● Data block
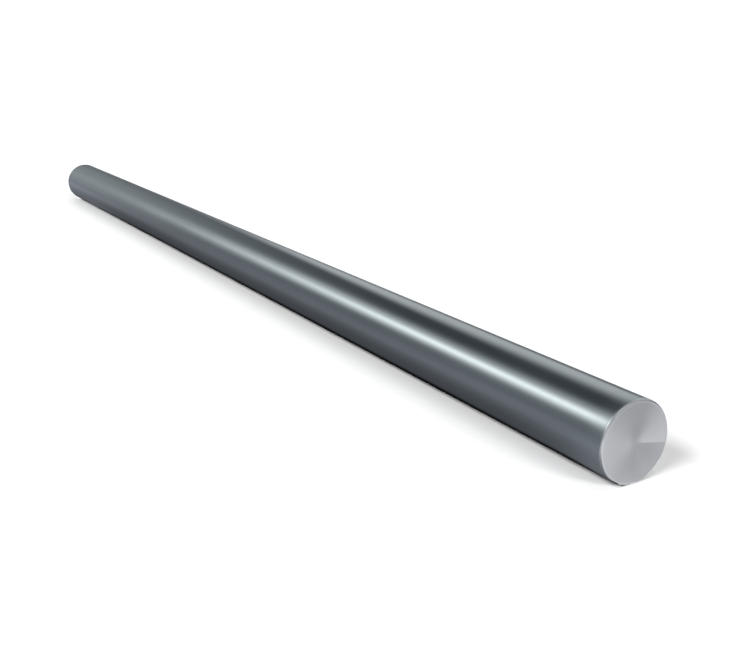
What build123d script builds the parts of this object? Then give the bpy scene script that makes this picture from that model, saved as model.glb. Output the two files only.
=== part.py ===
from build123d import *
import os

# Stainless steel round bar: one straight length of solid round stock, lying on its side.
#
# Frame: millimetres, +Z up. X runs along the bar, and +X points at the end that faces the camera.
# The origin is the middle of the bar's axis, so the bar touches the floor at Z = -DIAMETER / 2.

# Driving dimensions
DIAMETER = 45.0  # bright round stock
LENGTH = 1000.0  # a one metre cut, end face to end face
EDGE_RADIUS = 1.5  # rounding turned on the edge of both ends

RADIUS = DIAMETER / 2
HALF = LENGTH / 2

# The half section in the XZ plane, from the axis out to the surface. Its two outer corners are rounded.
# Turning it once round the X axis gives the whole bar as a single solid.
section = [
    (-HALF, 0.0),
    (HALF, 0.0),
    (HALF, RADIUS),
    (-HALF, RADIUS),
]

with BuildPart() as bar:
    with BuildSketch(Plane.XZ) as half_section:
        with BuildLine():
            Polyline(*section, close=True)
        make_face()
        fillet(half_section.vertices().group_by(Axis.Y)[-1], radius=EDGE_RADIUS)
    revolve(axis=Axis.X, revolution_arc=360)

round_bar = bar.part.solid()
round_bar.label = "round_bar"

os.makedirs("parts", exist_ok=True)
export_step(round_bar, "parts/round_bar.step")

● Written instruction
Show every line above in which the word "parts" occurs.

● Result for this exercise
What build123d script builds the parts of this object? Then give the bpy scene script that makes this picture from that model, saved as model.glb. Output the two files only.
os.makedirs("parts", exist_ok=True)
export_step(round_bar, "parts/round_bar.step")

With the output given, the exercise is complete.